Mustafa Aydin, UN World Food Programme (WFP) shipping officer, provided an update on WFP issues of concern in the Indian Ocean including the large-scale displacement affecting millions of persons in Somalia and Yemen. He was followed by Dr Phillip Belcher, Marine Director INTERTANKO, who gave a presentation on the industry and its counter-piracy concerns. The presentations were followed by debate stimulating further engagement.

“I would like to thank to General Magowan and Admiral Donegan as well as navies represented for the close co-operation and co-ordination NATO has enjoyed since 2008. Thanks also to the IMO (International Maritime Organisation) and NGOs in the forefront of thinking and research on how to tackle the crisis.” Vice Admiral Clive Johnstone, Commander, Allied Maritime Command, said.

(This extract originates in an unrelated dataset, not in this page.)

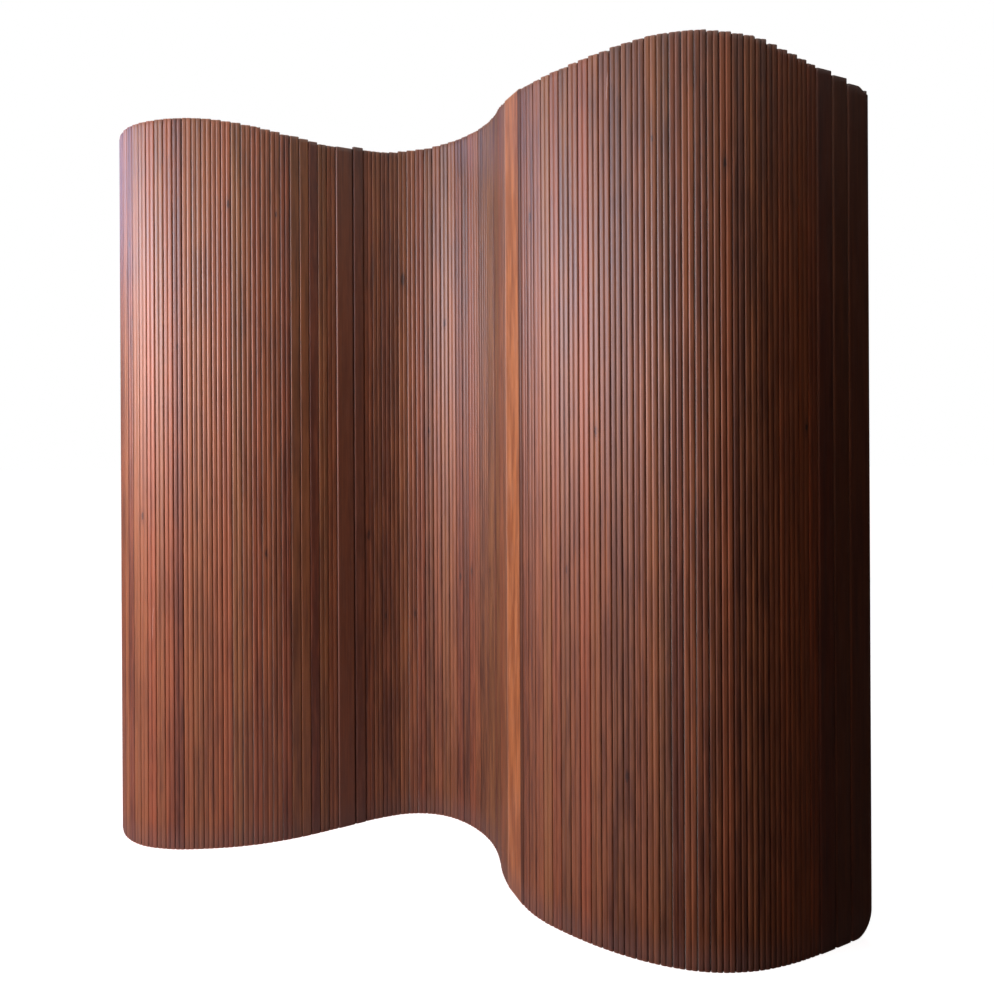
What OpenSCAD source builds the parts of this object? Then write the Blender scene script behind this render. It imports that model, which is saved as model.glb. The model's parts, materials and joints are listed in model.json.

“Operation Ocean Shield must be considered a success. Co-ordinated efforts with EU NAVFOR, CMF and independent deployers, the adherence to Best Management Practices (BMP) by most of the shipping industry, the adoption of private security teams on board merchant vessels and capacity building with empowerment and governance strengthening in Somalia, have all contributed to this achievement”.

“Energising activities such as co-ordination, co-operation and information sharing were enabled through the format of this forum, revealing the event as important and making it a reference for similar operational activities,” Captain Tufan Uslu, Assistant Chief of Operations at Allied Maritime Command, said.

“Operation Ocean Shield was honoured to have Australia, Colombia, New Zealand and Ukraine units join the mission”, he added.

NATO, at the request of the United Nations, launched counter-piracy operations in the Gulf of Aden, off the Horn of Africa and in the Indian Ocean in October 2008. The mission was to deter and disrupt Somalia piracy attacks, while protecting vessels and helping to increase the general level of maritime security in the region.

The last successful hijacking occurred in May 2012 and until then Ocean Shield had conducted 116 interdictions involving 672 suspected pirates. However, the roots of piracy were not eradicated and the latest incidents are a fresh reminder to the international community.

NATO ceases Operation Ocean Shield in the context of major security challenges in the Mediterranean and in other waterspaces in its primary area of responsibility (AOR) at year-end but will remain engaged in the fight against piracy by maintaining maritime situational awareness and keeping the ability, flexibility and readiness to deploy should the situation determine. NATO Shipping Centre will continue engaging with stakeholders.